Eventually, it begins to feel like relief, then peace, and—if you’re especially lucky—something even better: normal.
Once you’ve experienced that, the old way starts to seem a little unhinged. Why were we all comfortable being interrupted so constantly? Why did we allow apps to colonize our downtime, or treat 47 open tabs as a lifestyle? Part of it was convenience, and part of it was habit. Another factor was the seductive belief that more connection automatically created more meaning. We know better now—or at least we’re trying to.
Maybe the future is quieter than we thought
The offline movement is not really about nostalgia. It is not a longing for a simpler past that probably wasn’t all that simple unless you were rich, lucky, and selectively remembering. It is more like a correction. A collective realization that being plugged in all the time has costs, and that those costs eventually show up in our sleep, our focus, our relationships, and our general tolerance for nonsense.

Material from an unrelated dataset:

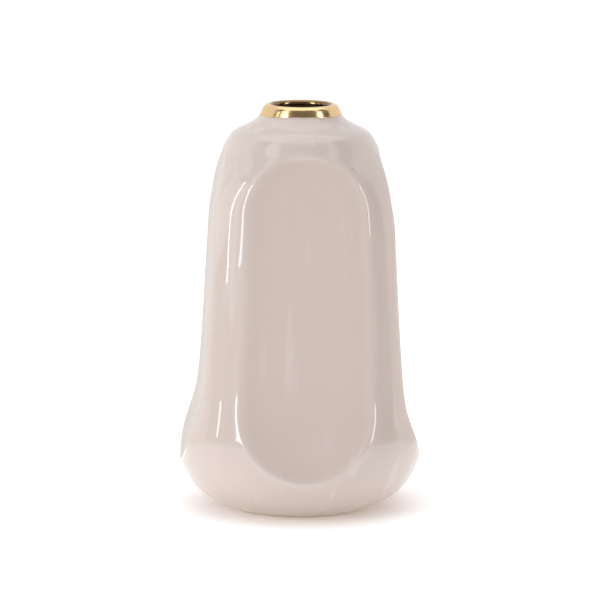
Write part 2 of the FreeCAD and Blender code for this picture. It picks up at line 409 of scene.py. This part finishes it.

So yes, offline is the new luxury. Not because it is exclusive for the sake of being exclusive, but because it protects something increasingly rare: undivided attention. And undivided attention is powerful. It is how we connect deeply, think clearly, rest properly, and occasionally remember that life is not supposed to feel like a never-ending notification panel.
Maybe the most modern luxury is not more access, more content, or more optimization. Maybe it is the ability to say, “Actually, I’m good,” and mean it. To put the phone face down. To miss a few things on purpose. To choose the moment you enter and the moment you leave.
That is not withdrawal. That is taste.